Wednesday, January 11, 2012

spill the wine

I have not touched this blog in weeks. When I started it, I really had only two goals – to get back to a place where I was writing almost daily (though certainly not posting daily, I can't even take that much me) and to avoid all the things that I reviled in other blogs including my own earlier attempts, most of which lay now shed like snakeskin in that swampy alternative universe called Myspace – a place where I am still in a relationship, working three jobs, and holding on to a little more of my hair. I shudder at the bare naked honesty and woe-is-me narcissism of some of those posts, where I hemorrhaged what felt like some sort of truth all over the internets. Some shit you got to keep to yourself.
Having said that, I really have never had much luck at distancing myself from my work, creative or otherwise. I fondly remember old mumbling Alan Jones, my Louisiana painting instructor and friend, leaning in over my shoulder where I stood at the easel and telling me (probably for the fourth or fifth time), “It can't just be therapy”. I knew he was right, I knew that no one was going to make the connection that the overwrought canvas I was toiling over with its conflation of images from Goya's Saturn Devouring his Children and the final shoot-out from Butch Cassidy was really about my relationship to my father. Somehow you had to bring the audience in, even talk to them a bit. That was my painting problem. When it came to writing, the little lapsed Roman Catholic that lives somewhere in my gut takes over and wants to confess everything – still a form of therapy, still forgetting the audience, but at least communicating a little.

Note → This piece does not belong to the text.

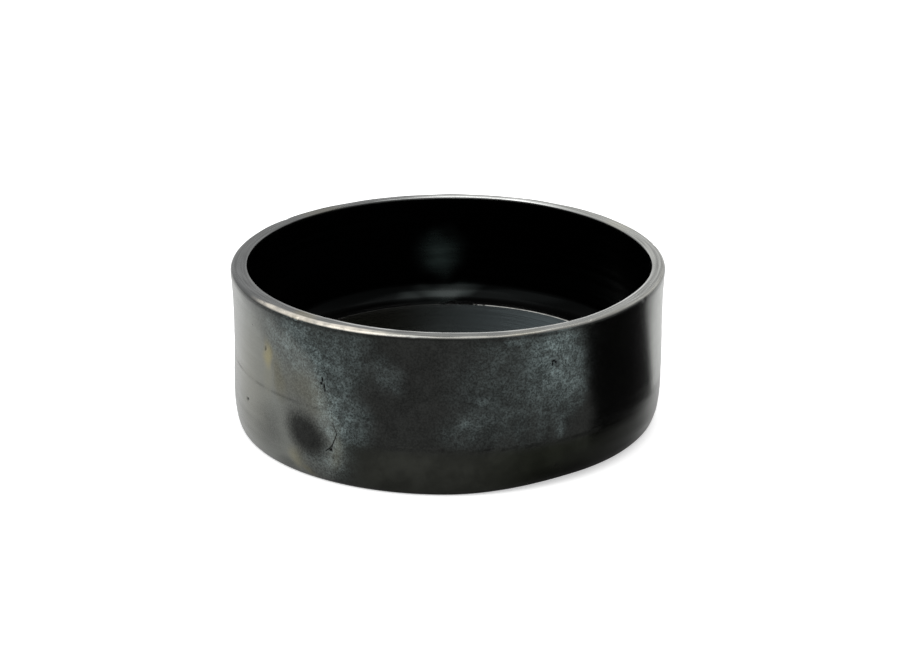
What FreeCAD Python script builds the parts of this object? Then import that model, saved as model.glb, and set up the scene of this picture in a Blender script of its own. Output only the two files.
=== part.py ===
import FreeCAD, Part
import os
import Sketcher

# Straight-walled thrown clay bowl, millimetres, +Z up, origin at the centre of the resting face.
# One piece of clay: the wall, the floor and the lip were raised from a single lump, so it is one body.

NODE = "bowl"

# name, value (mm or degrees), meaning
DIMENSIONS = (
    ("rim_radius", 100.0, "outside of the lip, at its top"),
    ("bowl_height", 75.6, "resting face to lip top"),
    ("lip_radius", 98.8, "narrowest part of the wall, where the lip starts to flare"),
    ("lip_height", 64.0, "height where the lip starts to flare"),
    ("heel_radius", 99.1, "widest part of the lower wall"),
    ("heel_height", 20.0, "height where the wall turns in to the heel"),
    ("base_radius", 96.6, "heel corner before it is rounded"),
    ("wall_at_rim", 6.4, "wall thickness at the lip"),
    ("wall_draft", 2.1, "how much the inside narrows from lip to floor"),
    ("floor_height", 24.0, "resting face to inside floor"),
    ("cove_round", 10.0, "inside corner between wall and floor"),
    ("heel_round", 5.0, "outside bottom corner"),
    ("lower_blend", 80.0, "soft turn where the heel meets the wall"),
    ("lip_blend", 60.0, "soft turn under the lip"),
    ("rim_outer_round", 1.8, "rounded outer edge of the lip"),
    ("rim_inner_round", 0.6, "crisp inner edge of the lip"),
    ("cutter_clearance", 4.0, "how far a cutting profile runs past the clay"),
    ("line_width", 0.8, "width of a turned line"),
    ("line_depth", 0.35, "depth of a turned line"),
    ("low_line_height", 21.1, "turned line just above the heel"),
    ("low_line_radius", 98.95, "wall surface at that line"),
    ("high_line_height", 35.3, "turned line below the middle of the wall"),
    ("high_line_radius", 98.99, "wall surface at that line"),
    ("floor_line_radius", 80.4, "turned line round the edge of the floor"),
    ("full_turn", 360.0, "sweep of every turned feature"),
)
TOUCH = 0.05      # mm, how close an edge must be to the place it is looked for
LEAST_CUT = 1.0   # mm3, a cut that takes less than this has missed the clay


def build_sheet(doc):
    """Fill the sheet that drives every dimension; returns the sheet."""
    sheet = doc.addObject("Spreadsheet::Sheet", "Dimensions")
    for row, (name, value, meaning) in enumerate(DIMENSIONS, start=1):
        sheet.set("A%d" % row, name)
        sheet.set("B%d" % row, str(value))
        sheet.set("C%d" % row, meaning)
        sheet.setAlias("B%d" % row, name)
    doc.recompute()
    return sheet


def origin_plane(body, role):
    """The body's own origin plane with this role."""
    return next(f for f in body.Origin.OriginFeatures if f.Role == role)


def closed_profile(doc, body, name, corners):
    """Sketch a closed polygon on the body's XZ plane.

    Each corner is (x expression, y expression); None keeps that coordinate on the axis.
    Every other coordinate is a named constraint driven by the sheet.
    """
    sketch = doc.addObject("Sketcher::SketchObject", name)
    body.addObject(sketch)
    sketch.AttachmentSupport = [(origin_plane(body, "XZ_Plane"), "")]
    sketch.MapMode = "FlatFace"
    scratch = "Evaluate"
    sketch.addProperty("App::PropertyFloat", scratch)
    places = []
    for pair in corners:
        place = []
        for text in pair:
            if text is None:
                place.append(0.0)
                continue
            sketch.setExpression(scratch, text)
            sketch.recompute()
            place.append(getattr(sketch, scratch))
        places.append(FreeCAD.Vector(place[0], place[1], 0.0))
    sketch.setExpression(scratch, None)
    sketch.removeProperty(scratch)

    count = len(places)
    for i in range(count):
        sketch.addGeometry(Part.LineSegment(places[i], places[(i + 1) % count]), False)
    for i in range(count):
        sketch.addConstraint(Sketcher.Constraint("Coincident", i, 2, (i + 1) % count, 1))
    for i, (x_text, y_text) in enumerate(corners):
        if x_text is None:
            sketch.addConstraint(Sketcher.Constraint("PointOnObject", i, 1, -2))
        else:
            drive(sketch, "DistanceX", i, places[i].x, x_text)
        if y_text is None:
            sketch.addConstraint(Sketcher.Constraint("PointOnObject", i, 1, -1))
        else:
            drive(sketch, "DistanceY", i, places[i].y, y_text)
    return sketch


def drive(sketch, kind, corner, value, text):
    """Hold one corner's distance from the sketch origin to an expression of the sheet."""
    index = sketch.addConstraint(Sketcher.Constraint(kind, -1, 1, corner, 1, value))
    label = "%s_of_corner_%d" % ("radius" if kind == "DistanceX" else "height", corner)
    sketch.renameConstraint(index, label)
    sketch.setExpression("Constraints." + label, text)


def turned(doc, body, kind, name, sketch):
    """Revolve or groove a profile a full turn about the bowl's axis."""
    before = body.Shape.Volume if kind == "PartDesign::Groove" else None
    feature = body.newObject(kind, name)
    feature.Profile = (sketch, [""])
    feature.ReferenceAxis = (sketch, ["V_Axis"])
    feature.setExpression("Angle", "Dimensions.full_turn")
    sketch.Visibility = False
    doc.recompute()
    if before is not None and before - feature.Shape.Volume < LEAST_CUT:
        raise RuntimeError(name + " cut nothing")
    return feature


def rounded(doc, body, name, radius_name, places):
    """Round the circular edges that pass through the given (radius, height) places."""
    base = body.Tip
    edges = []
    for radius, height in places:
        found = [i for i, edge in enumerate(base.Shape.Edges, start=1)
                 if isinstance(edge.Curve, Part.Circle)
                 and abs(edge.Curve.Radius - radius) < TOUCH
                 and abs(edge.Curve.Center.z - height) < TOUCH]
        if len(found) != 1:
            raise RuntimeError("%s: %d edges at radius %.2f height %.2f"
                               % (name, len(found), radius, height))
        edges.append("Edge%d" % found[0])
    feature = body.newObject("PartDesign::Fillet", name)
    feature.Base = (base, edges)
    feature.setExpression("Radius", "Dimensions." + radius_name)
    doc.recompute()
    return feature


def turned_line(doc, body, name, corners):
    """Cut a fine V line all the way round."""
    return turned(doc, body, "PartDesign::Groove", name,
                  closed_profile(doc, body, name + "Profile", corners))


def wall_line(radius, height):
    """Corners of a V line in the outside wall at this radius and height."""
    d = "Dimensions."
    return (("%s%s - %sline_depth" % (d, radius, d), d + height),
            ("%s%s + %sline_depth" % (d, radius, d), "%s%s + %sline_width" % (d, height, d)),
            ("%s%s + %sline_depth" % (d, radius, d), "%s%s - %sline_width" % (d, height, d)))


def build_bowl(doc, sheet):
    """Turn the bowl: solid blank, softened outside, hollowed inside, lip and lines."""
    d = "Dimensions."
    body = doc.addObject("PartDesign::Body", "Body")
    body.Label = NODE

    blank = closed_profile(doc, body, "BlankProfile", (
        (None, None),
        (d + "base_radius", None),
        (d + "heel_radius", d + "heel_height"),
        (d + "lip_radius", d + "lip_height"),
        (d + "rim_radius", d + "bowl_height"),
        (None, d + "bowl_height")))
    turned(doc, body, "PartDesign::Revolution", "Blank", blank)

    rounded(doc, body, "LowerBlend", "lower_blend", [(sheet.heel_radius, sheet.heel_height)])
    rounded(doc, body, "LipBlend", "lip_blend", [(sheet.lip_radius, sheet.lip_height)])
    rounded(doc, body, "HeelRound", "heel_round", [(sheet.base_radius, 0.0)])

    # The cavity profile runs on above the lip along the same slope, so the lip keeps its thickness.
    mouth = d + "rim_radius - " + d + "wall_at_rim"
    slope = "%swall_draft / (%sbowl_height - %sfloor_height)" % (d, d, d)
    hollow = closed_profile(doc, body, "HollowProfile", (
        (None, d + "floor_height"),
        ("%s - %swall_draft" % (mouth, d), d + "floor_height"),
        ("%s + %s * %scutter_clearance" % (mouth, slope, d),
         "%sbowl_height + %scutter_clearance" % (d, d)),
        (None, "%sbowl_height + %scutter_clearance" % (d, d))))
    turned(doc, body, "PartDesign::Groove", "Hollow", hollow)

    mouth_radius = sheet.rim_radius - sheet.wall_at_rim
    rounded(doc, body, "CoveRound", "cove_round",
            [(mouth_radius - sheet.wall_draft, sheet.floor_height)])
    rounded(doc, body, "RimOuterRound", "rim_outer_round", [(sheet.rim_radius, sheet.bowl_height)])
    rounded(doc, body, "RimInnerRound", "rim_inner_round", [(mouth_radius, sheet.bowl_height)])

    turned_line(doc, body, "LowLine", wall_line("low_line_radius", "low_line_height"))
    turned_line(doc, body, "HighLine", wall_line("high_line_radius", "high_line_height"))
    turned_line(doc, body, "FloorLine", (
        (d + "floor_line_radius", "%sfloor_height - %sline_depth" % (d, d)),
        ("%sfloor_line_radius + %sline_width" % (d, d), "%sfloor_height + %sline_depth" % (d, d)),
        ("%sfloor_line_radius - %sline_width" % (d, d), "%sfloor_height + %sline_depth" % (d, d))))
    return body


def check(doc):
    """Stop if any feature is in error or any shape is empty or broken."""
    for obj in doc.Objects:
        if "Invalid" in obj.State or "Error" in obj.State:
            raise RuntimeError("%s is in state %s" % (obj.Name, obj.State))
        if obj.isDerivedFrom("PartDesign::Feature") or obj.isDerivedFrom("PartDesign::Body"):
            if obj.Shape.isNull() or not obj.Shape.isValid():
                raise RuntimeError("%s has no sound shape" % obj.Name)


def main():
    """Build the bowl, check it and write its STEP file."""
    doc = FreeCAD.newDocument("ClayBowl")
    sheet = build_sheet(doc)
    body = build_bowl(doc, sheet)
    doc.recompute()
    check(doc)
    if len(body.Shape.Solids) != 1:
        raise RuntimeError("the bowl is not one solid")
    os.makedirs("parts", exist_ok=True)
    body.Shape.exportStep("parts/%s.step" % body.Label)
    print("%s: volume %.1f cm3" % (body.Label, body.Shape.Volume / 1000.0))


main()
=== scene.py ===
import math

import bmesh
import bpy
import numpy as np
from mathutils import Matrix, Vector


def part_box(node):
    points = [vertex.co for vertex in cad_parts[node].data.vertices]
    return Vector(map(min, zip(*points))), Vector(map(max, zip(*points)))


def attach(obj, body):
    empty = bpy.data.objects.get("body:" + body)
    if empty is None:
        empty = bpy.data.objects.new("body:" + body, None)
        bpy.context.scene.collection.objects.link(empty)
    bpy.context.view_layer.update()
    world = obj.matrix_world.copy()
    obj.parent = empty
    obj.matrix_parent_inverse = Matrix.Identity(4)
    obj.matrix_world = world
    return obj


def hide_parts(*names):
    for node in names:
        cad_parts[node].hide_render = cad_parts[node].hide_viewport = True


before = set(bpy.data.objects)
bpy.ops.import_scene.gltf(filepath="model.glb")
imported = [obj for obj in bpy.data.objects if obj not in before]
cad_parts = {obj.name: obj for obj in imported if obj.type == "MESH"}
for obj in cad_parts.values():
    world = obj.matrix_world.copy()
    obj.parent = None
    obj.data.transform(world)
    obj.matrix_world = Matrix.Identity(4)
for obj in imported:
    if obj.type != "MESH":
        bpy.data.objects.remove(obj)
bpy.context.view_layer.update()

# A straight-walled bowl of black smoke-fired clay: its shape, its smoke marks, the light and shade painted on
# it, and the studio it stands in.
NODE = "bowl"
NODE_LOW, NODE_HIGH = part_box(NODE)
MM = 0.001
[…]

So I don't want to write about the one thing I really feel right now, a razor loneliness that rips right to the bone. Lately I have not been communicating much with anyone – the phone and the Facebook in the end, don't seem to count, and most of my work conversations are with teenagers. When I get like this it seems like everything is unresolved. I often return to the Books I Haven't Finished– I always leave poor Celine paranoid on the boat to Africa, Henry Miller falling apart in Brooklyn. The Brothers Karamazov are still jockeying for position in a 1200 page horse race and the goddamn moo cows in Portrait of an Artist. Add to that artwork not done, the scraps of stories and comics and the giant Barbarella painting that has now deteriorated on the wall of two separate apartments, and it starts to seem more important to finish something, anything, just for some sense of resolution.
To return to the title of this blog, some times the reservoir just fills up, and you have to “spill over the sides to anyone that will listen”. The last few months have been nothing but ragwater, whatever small promise a new school year holds has faded, and I am left here, alone, with a post Holiday depression and nothing left to do but type, especially on this cold Sunday morning with my car sitting in the shop.
Still, its better to tell stories. And in the interest of resolution and communication, here's one with a beginning and an end. Once in college, there was going to be a showing of Cinema Paradiso, an Italian film I really loved at the time, in Fletcher Hall, the art building. I didn't have a car or an apartment or any money to spend so asking a woman out was tricky- I finally just told her that she should maybe come check it out. There is a scene in the film where an old man tells the hero that the way to know if a woman really likes you is to check over your shoulder after you walk away to see if she is still looking – a trick I had recently tried on this particular girl with disappointing results. Anyway, the night of the movie arrived and I found out at the last moment that the film was actually showing in the English building. I actually made a few flyers and posted them around the art building announcing that Cinema Paradiso had been moved, in the off chance that mi amor should show. She didn't – she had overbearing, overprotective mother that would never have allowed her to drive into town to see a movie alone, but in the end we still ended up together, my first real college romance and the first woman I ever actually called “girlfriend”. The night of our first date was the night that Cobain offed himself - while one of my rock and roll heroes was finally surrendering to the Ugly Spirit, I was riding a merry-go-round behind some closed elementary school in Opelousas we had wandered into, and then, stomach and head spinning, sharing a kiss with a pretty little Cajun girl I still couldn't believe I had somehow won over. That was the Eden of our early days – later, when things started to go sour, as things always seem to do , she told me that she had gone to see a traiteur, a Cajun mystic, who had disturbed her with the news that he saw her surrounded by darkness. “Don't worry, that's just me” I said. Later, when she was finally gone, I tried to make a painting of a picture someone had taken of us on a Greyhound – she is pale and soft and smiling at the camera, while I am dark, awkward, all angles and compound Adam's apples, staring intently out the window at nothing.